### Stored data ###
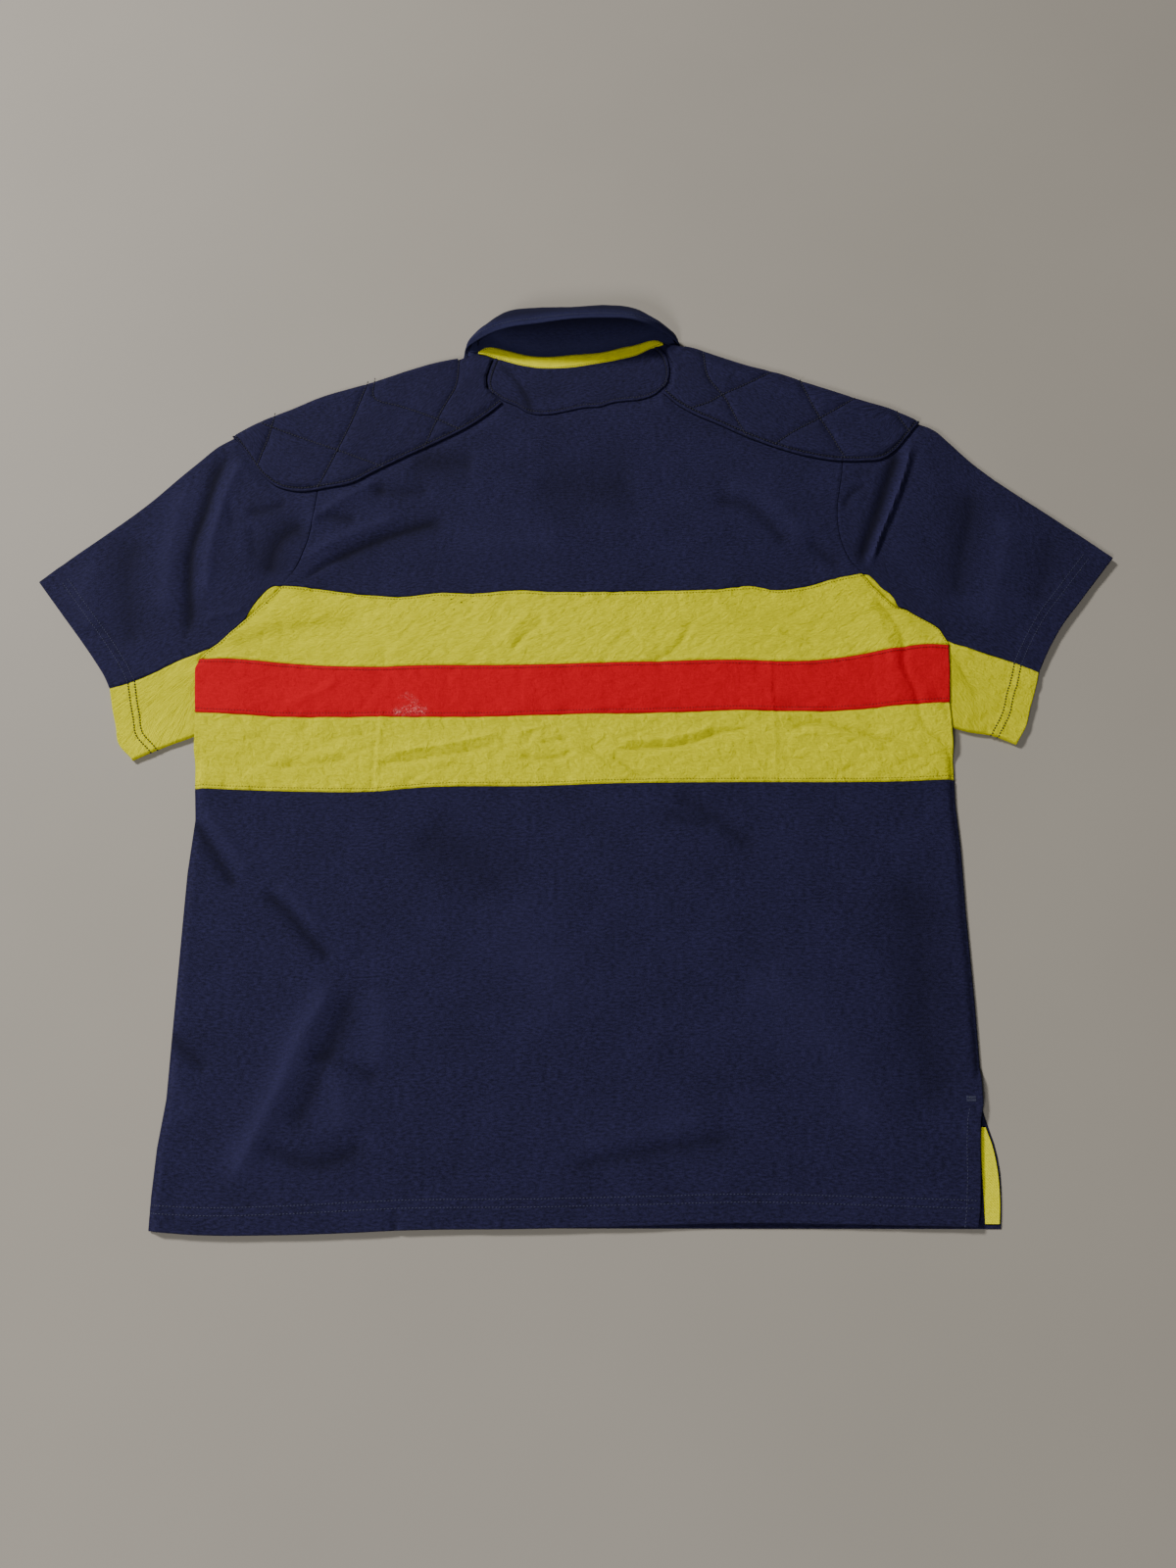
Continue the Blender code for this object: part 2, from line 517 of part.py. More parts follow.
def build_placket():
    """Button strip down the middle of the front with its buttons on the underside."""
    low, high = FRONT_ARMHOLE[4][1] + SEW, 305.8
    plan = patch(stepped(((-PLACKET_HALF, low), (PLACKET_HALF, low))),
                 stepped(((-PLACKET_HALF, high), (PLACKET_HALF, high))),
                 stepped(((-PLACKET_HALF, low), (-PLACKET_HALF, high))),
                 stepped(((PLACKET_HALF, low), (PLACKET_HALF, high))))
    laid_piece("placket", NAVY, even(1), even(10), plan, front_under, PLACKET)
    for number, y in enumerate(BUTTON_ROWS_Y, 1):
        mesh = bpy.data.meshes.new("button")
        bm = bmesh.new()
        bmesh.ops.create_cone(bm, cap_ends=True, segments=12, radius1=BUTTON_RADIUS * MM,
                              radius2=BUTTON_RADIUS * MM, depth=BUTTON_THICK * MM)
        bm.to_mesh(mesh)
        bm.free()
        button = add_object(f"button_{number}", mesh, HORN)
        middle = front_under(0, y) - SEAM - BUTTON_THICK / 2
        button.location = (0, (y + CENTRE_Y) * MM, middle * MM)


def build_sleeves():
    """Navy sleeve over its top fold and yellow panel round the underarm fold, each side."""
    for side, sign, back_armhole in (("left", -1, LEFT_ARMHOLE), ("right", 1, RIGHT_ARMHOLE)):
        curves = {key: mirrored(points, sign) for key, points in SLEEVE_TABLES[side].items()}
        front_armhole = mirrored(FRONT_ARMHOLE, sign)
        front_corner = front_armhole[3]
        cuff_corner = curves["colour_seam"][-1]
        front_seam = along(((front_corner[0] + sign * 2.5 * SEW, front_corner[1]), (sign * 345, 62), (sign * 395, 40), cuff_corner))
        shared = {"radius": FOLD_RADIUS, "top": sleeve_top, "under": front_under}
        upper = {
            **shared, "side": sign, "fold": along(curves["fold"]),
            "top_edge": moved(along(curves["colour_seam"]), 0, 1.5 * SEW),
            "low_edge": moved(front_seam, 0, 1.5 * SEW),
            "top_start": moved(along(back_armhole), sign * 2.5 * SEW, 0),
            "top_end": along(curves["cuff"][::-1]),
            "low_start": moved(stepped(front_armhole[:2:-1]), sign * 2.5 * SEW, 0),
            "low_end": along(curves["cuff"]),
        }
        rows = np.concatenate((ARMHOLE_ROWS, 1 + even(4)[1:], 2 + even(5)[1:]))
        folded_piece("sleeve_" + side, NAVY, even(10), rows, upper, CLOTH)
        lower = {
            **shared, "side": -sign, "fold": along(curves["underarm"]),
            "top_edge": moved(along(curves["colour_seam"]), 0, -1.5 * SEW),
            "low_edge": moved(front_seam, 0, -1.5 * SEW),
            "top_start": along(curves["hidden_edge"]), "top_end": along(curves["low_cuff"]),
            "low_start": moved(stepped(front_armhole[:4]), sign * 2.5 * SEW, 0),
            "low_end": along(curves["low_cuff"][::-1]),
        }
        rows = np.concatenate((even(3), 1 + even(3)[1:], 2 + even(3)[1:]))
        folded_piece("sleeve_under_" + side, YELLOW, even(10), rows, lower, CLOTH)


def build_pads():
    """Quilted pads over the shoulders and sleeve heads, turned under the shoulder fold."""
    for side, sign, edge, shoulder, end in (
            ("left", -1, LEFT_PAD_EDGE, LEFT_SHOULDER, LEFT_PAD_END),
            ("right", 1, RIGHT_PAD_EDGE, RIGHT_SHOULDER, RIGHT_PAD_END)):
        turned = [(sign * 136, shoulder[1][1] - PAD_TURN)]
        turned += [(x, y - PAD_TURN) for x, y in shoulder[2:-1]]
        turned.append((shoulder[-1][0], shoulder[-1][1] - PAD_TURN / 2))
        shape = {
            "radius": PAD_RADIUS, "side": sign, "top": pad_top, "under": lambda x, y: 0.0,
            "fold": along(shoulder), "top_edge": along(edge), "low_edge": along(turned),
            "top_start": stepped(end), "top_end": along((edge[-1], shoulder[-1])),
            "low_start": along((shoulder[0], turned[0])),
            "low_end": along((shoulder[-1], turned[-1])),
        }
        rows = np.concatenate((even(5), 1 + even(5)[1:], (3.0,)))
        folded_piece("shoulder_pad_" + side, NAVY, even(13), rows, shape, PAD)


def build_neck():
    """Patch below the neck seam and the tape over the seam."""
    def on_back(x, y):
        return body_under(x, y) + CLOTH + LAID_ON
    meeting = [point for point in TAPE_LOW if -82 < point[0] < 91]
    laid_piece("neck_patch", NAVY, even(12), even(4), patch(
        along(PATCH_LOW), moved(along(meeting), 0, -1.2), along(PATCH_LEFT),
        along(PATCH_RIGHT)), on_back)
    laid_piece("neck_tape", YELLOW, even(18), even(1), patch(
        across(TAPE_LOW), across(TAPE_HIGH), along((TAPE_LOW[0], TAPE_HIGH[0])),
        along((TAPE_LOW[-1], TAPE_HIGH[-1]))), on_back, TAPE)


def by_rows(column):
    """Smooth curve through one column of the collar table, read by the row's fraction."""
    values = np.array([row[column] for row in COLLAR_ROWS], float)
    return lambda u: hermite(even(len(values) - 1), values, u)


def build_collar():
    """Stand that rises from the neck seam and leaf that folds over it."""
    base, top, roll, far, edge = (by_rows(column) for column in range(5))
    last = len(COLLAR_ROWS) - 1
    stations = np.concatenate((np.arange(FRONT_ROWS), np.arange(FRONT_ROWS, last - FRONT_ROWS, 0.5),
                               np.arange(last - FRONT_ROWS, last + 1))) / last

    def stand_at(u, v):
        return (1 - v) * base(u) + v * top(u)

    def beyond(u):
        """Away from the stand's top edge, square to that edge."""
        edge_run = top(min(1.0, u + 0.005)) - top(max(0.0, u - 0.005))
        rise = top(u) - base(u)
        rise = rise - edge_run * np.dot(rise, edge_run) / np.dot(edge_run, edge_run)
        return rise / np.linalg.norm(rise)

    def leaf_at(u, row):
        start = top(u) + LEAF_START * beyond(u)
        corners = (start, roll(u), far(u), (far(u) + edge(u)) / 2, edge(u))
        return corners[int(row)]
    cloth("collar_stand", NAVY_TWILL, stations, even(2), stand_at, STAND, 0)
    cloth("collar_leaf", NAVY_TWILL, stations, range(5), leaf_at, LEAF, 0)


def build_vent():
    """Tape on the inside of the front's edge where the right side vent stands open."""
    left = ((344.5, -457), (345.5, -430), (346.5, -400), (348, -381))
    right = ((356, -457), (358, -440), (358.5, -415), (356, -395), (352, -381))
    plan = patch(along((left[0], right[0])), along((left[-1], right[-1])), along(left),
                 along(right))
    laid_piece("vent_tape", YELLOW, even(1), even(6), plan,
               lambda x, y: front_under(x, y) + CLOTH + SEAM, VENT_TAPE)


for old in list(bpy.data.objects):
    bpy.data.objects.remove(old, do_unlink=True)
garment = bpy.data.collections.new("polo_shirt")
bpy.context.scene.collection.children.link(garment)

build_back()
build_front()
build_placket()
build_sleeves()
build_pads()
build_neck()
build_collar()
build_vent()
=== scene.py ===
"""Striped polo shirt laid out face down, its back uppermost: cloth, seams, stitches and light.

Lengths are millimetres until a mesh is placed.  +X runs to the shirt's right-hand side as
seen here, +Y from the hem to the collar and +Z up, away from the floor.  The tables are
about the middle of the chest, and CENTRE_Y moves that point so that the origin is under the
middle of the whole garment.
"""
from itertools import product
from math import pi, radians

import bpy
import numpy as np
from mathutils import Matrix, Vector


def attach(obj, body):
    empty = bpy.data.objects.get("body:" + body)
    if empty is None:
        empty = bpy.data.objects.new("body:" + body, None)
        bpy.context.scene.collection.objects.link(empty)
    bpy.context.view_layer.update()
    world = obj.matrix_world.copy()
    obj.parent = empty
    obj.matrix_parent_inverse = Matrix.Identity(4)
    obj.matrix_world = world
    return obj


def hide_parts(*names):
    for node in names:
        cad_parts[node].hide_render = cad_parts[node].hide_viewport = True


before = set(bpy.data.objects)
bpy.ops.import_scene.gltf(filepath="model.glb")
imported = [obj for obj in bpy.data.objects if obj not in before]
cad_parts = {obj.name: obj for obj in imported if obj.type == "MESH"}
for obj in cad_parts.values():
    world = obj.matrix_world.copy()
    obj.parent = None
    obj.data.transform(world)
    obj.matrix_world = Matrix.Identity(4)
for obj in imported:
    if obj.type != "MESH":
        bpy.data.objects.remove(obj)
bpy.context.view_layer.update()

bpy.ops.object.select_all(action="DESELECT")

MM = 0.001
CENTRE_Y = 20.18

# Walls and the gaps between layers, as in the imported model
CLOTH = 1.2
PAD = 2.0
LEAF = 1.6
TAPE = 1.4
VENT_TAPE = 1.0
PLACKET = 1.6
SEAM = 0.3             # between layers that are sewn together
LAID_ON = 0.4          # under the pads and the neck patch
AIR = 1.6              # between the back and the front
SEAM_REACH = 9         # from a seam to where that air is full
# Both layers lie higher over the collar and the pads: from a y upwards and as far as an x on
# either side, each with the length of its slope
LIFT = 2.4
LIFT_Y = (130, 55)
LIFT_X = (400, 45)
# The back lies higher along its edges, over the sleeves: how far in, and between which y
TUCK = 1.9
TUCK_IN = 55
TUCK_Y_ENDS = (-60, 152)
FOLD_RADIUS = (2 * CLOTH + AIR) / 2
PAD_RADIUS = FOLD_RADIUS + LAID_ON + PAD
PAD_TURN = 15.0        # from the shoulder line to a pad's edge underneath
PLACKET_HALF = 16.0
NECK_CLEAR = 1.2       # from the collar's stand to the front's neckline
THINNEST = 0.05        # wall that a rounded edge or a groove leaves
LOWEST_STITCH = 0.02   # no stitch goes deeper than this height above the floor

LOFT = 2.2             # how much higher worn cloth lies than its pattern, between its seams
SINKS = 0.75           # share of the air below it that a trough may use up
LEVELS_OFF = 0.6       # height above its lowest place at which a trough levels off
CALM = 14              # distance in which folds die out before a pad or the neck patch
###
Short problem: Return, unchanged, the run of lines above that opens with the line containing "obj.data.transform(world)" and closes with the line containing "CENTRE_Y = 20.18". Include both.

Result below:
    obj.data.transform(world)
    obj.matrix_world = Matrix.Identity(4)
for obj in imported:
    if obj.type != "MESH":
        bpy.data.objects.remove(obj)
bpy.context.view_layer.update()

bpy.ops.object.select_all(action="DESELECT")

MM = 0.001
CENTRE_Y = 20.18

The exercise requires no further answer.